• _DESCRIPTION OF THE TASK_
Print the full listing exactly.

• _DATA EXCERPT_
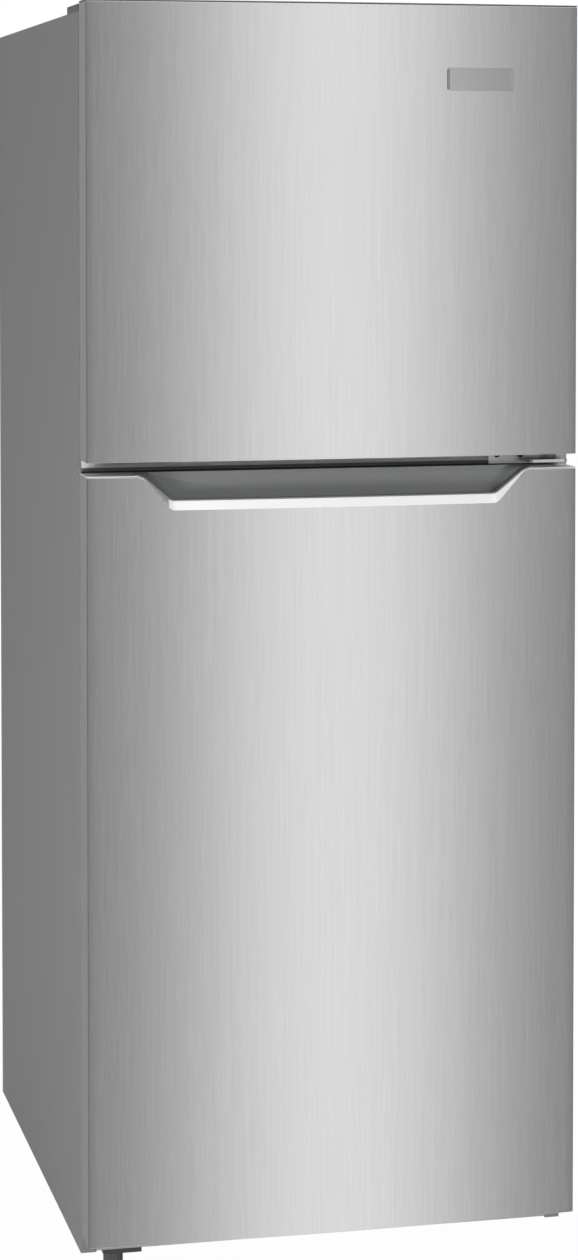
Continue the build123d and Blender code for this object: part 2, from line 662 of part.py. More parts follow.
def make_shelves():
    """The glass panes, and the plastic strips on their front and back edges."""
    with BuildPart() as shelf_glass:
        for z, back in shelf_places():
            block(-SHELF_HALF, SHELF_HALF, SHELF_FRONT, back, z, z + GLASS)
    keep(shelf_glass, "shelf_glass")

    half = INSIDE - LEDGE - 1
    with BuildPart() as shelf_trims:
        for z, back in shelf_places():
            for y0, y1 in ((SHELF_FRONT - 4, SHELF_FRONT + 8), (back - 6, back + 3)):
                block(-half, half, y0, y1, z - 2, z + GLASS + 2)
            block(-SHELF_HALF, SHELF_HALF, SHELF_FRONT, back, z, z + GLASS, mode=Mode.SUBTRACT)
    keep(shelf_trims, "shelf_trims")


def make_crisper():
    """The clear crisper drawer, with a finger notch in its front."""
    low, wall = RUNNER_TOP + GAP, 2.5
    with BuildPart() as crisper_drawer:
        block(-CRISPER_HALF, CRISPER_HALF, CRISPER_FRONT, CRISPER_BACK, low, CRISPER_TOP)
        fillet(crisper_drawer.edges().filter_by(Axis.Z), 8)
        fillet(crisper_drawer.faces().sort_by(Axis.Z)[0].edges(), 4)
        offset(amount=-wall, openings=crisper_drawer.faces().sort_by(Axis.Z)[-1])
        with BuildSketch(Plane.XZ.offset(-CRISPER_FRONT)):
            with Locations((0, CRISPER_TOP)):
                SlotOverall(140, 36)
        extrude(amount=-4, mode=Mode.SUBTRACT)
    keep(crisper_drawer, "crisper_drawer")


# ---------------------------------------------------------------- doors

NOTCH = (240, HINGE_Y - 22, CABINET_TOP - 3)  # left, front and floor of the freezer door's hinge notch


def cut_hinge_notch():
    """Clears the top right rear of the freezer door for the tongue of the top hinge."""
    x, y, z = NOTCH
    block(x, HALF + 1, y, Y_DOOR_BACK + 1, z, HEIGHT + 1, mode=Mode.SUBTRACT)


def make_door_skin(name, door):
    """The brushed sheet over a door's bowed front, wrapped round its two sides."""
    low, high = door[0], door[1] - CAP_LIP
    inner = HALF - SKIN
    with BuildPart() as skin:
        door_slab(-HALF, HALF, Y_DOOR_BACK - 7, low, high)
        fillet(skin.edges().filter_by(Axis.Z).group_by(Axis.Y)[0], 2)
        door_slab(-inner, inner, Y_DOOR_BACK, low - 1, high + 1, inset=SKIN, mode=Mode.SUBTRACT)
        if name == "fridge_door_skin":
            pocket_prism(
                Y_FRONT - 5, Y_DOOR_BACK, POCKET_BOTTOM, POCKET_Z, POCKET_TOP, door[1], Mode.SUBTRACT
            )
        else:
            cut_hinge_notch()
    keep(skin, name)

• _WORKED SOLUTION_
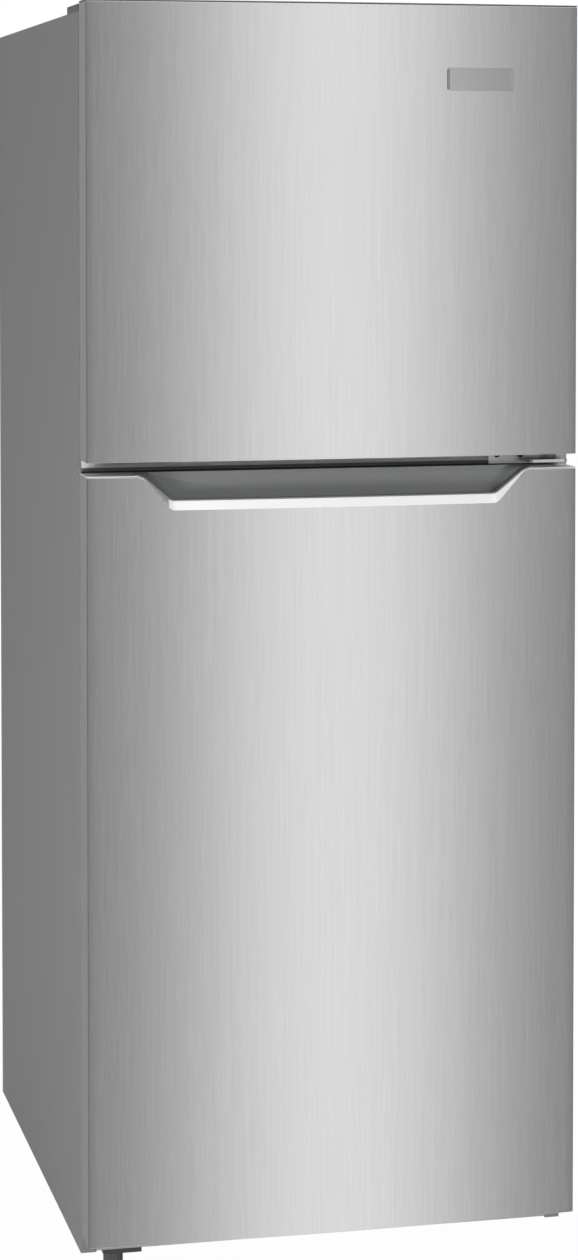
Continue the build123d and Blender code for this object: part 2, from line 662 of part.py. More parts follow.
def make_shelves():
    """The glass panes, and the plastic strips on their front and back edges."""
    with BuildPart() as shelf_glass:
        for z, back in shelf_places():
            block(-SHELF_HALF, SHELF_HALF, SHELF_FRONT, back, z, z + GLASS)
    keep(shelf_glass, "shelf_glass")

    half = INSIDE - LEDGE - 1
    with BuildPart() as shelf_trims:
        for z, back in shelf_places():
            for y0, y1 in ((SHELF_FRONT - 4, SHELF_FRONT + 8), (back - 6, back + 3)):
                block(-half, half, y0, y1, z - 2, z + GLASS + 2)
            block(-SHELF_HALF, SHELF_HALF, SHELF_FRONT, back, z, z + GLASS, mode=Mode.SUBTRACT)
    keep(shelf_trims, "shelf_trims")


def make_crisper():
    """The clear crisper drawer, with a finger notch in its front."""
    low, wall = RUNNER_TOP + GAP, 2.5
    with BuildPart() as crisper_drawer:
        block(-CRISPER_HALF, CRISPER_HALF, CRISPER_FRONT, CRISPER_BACK, low, CRISPER_TOP)
        fillet(crisper_drawer.edges().filter_by(Axis.Z), 8)
        fillet(crisper_drawer.faces().sort_by(Axis.Z)[0].edges(), 4)
        offset(amount=-wall, openings=crisper_drawer.faces().sort_by(Axis.Z)[-1])
        with BuildSketch(Plane.XZ.offset(-CRISPER_FRONT)):
            with Locations((0, CRISPER_TOP)):
                SlotOverall(140, 36)
        extrude(amount=-4, mode=Mode.SUBTRACT)
    keep(crisper_drawer, "crisper_drawer")


# ---------------------------------------------------------------- doors

NOTCH = (240, HINGE_Y - 22, CABINET_TOP - 3)  # left, front and floor of the freezer door's hinge notch


def cut_hinge_notch():
    """Clears the top right rear of the freezer door for the tongue of the top hinge."""
    x, y, z = NOTCH
    block(x, HALF + 1, y, Y_DOOR_BACK + 1, z, HEIGHT + 1, mode=Mode.SUBTRACT)


def make_door_skin(name, door):
    """The brushed sheet over a door's bowed front, wrapped round its two sides."""
    low, high = door[0], door[1] - CAP_LIP
    inner = HALF - SKIN
    with BuildPart() as skin:
        door_slab(-HALF, HALF, Y_DOOR_BACK - 7, low, high)
        fillet(skin.edges().filter_by(Axis.Z).group_by(Axis.Y)[0], 2)
        door_slab(-inner, inner, Y_DOOR_BACK, low - 1, high + 1, inset=SKIN, mode=Mode.SUBTRACT)
        if name == "fridge_door_skin":
            pocket_prism(
                Y_FRONT - 5, Y_DOOR_BACK, POCKET_BOTTOM, POCKET_Z, POCKET_TOP, door[1], Mode.SUBTRACT
            )
        else:
            cut_hinge_notch()
    keep(skin, name)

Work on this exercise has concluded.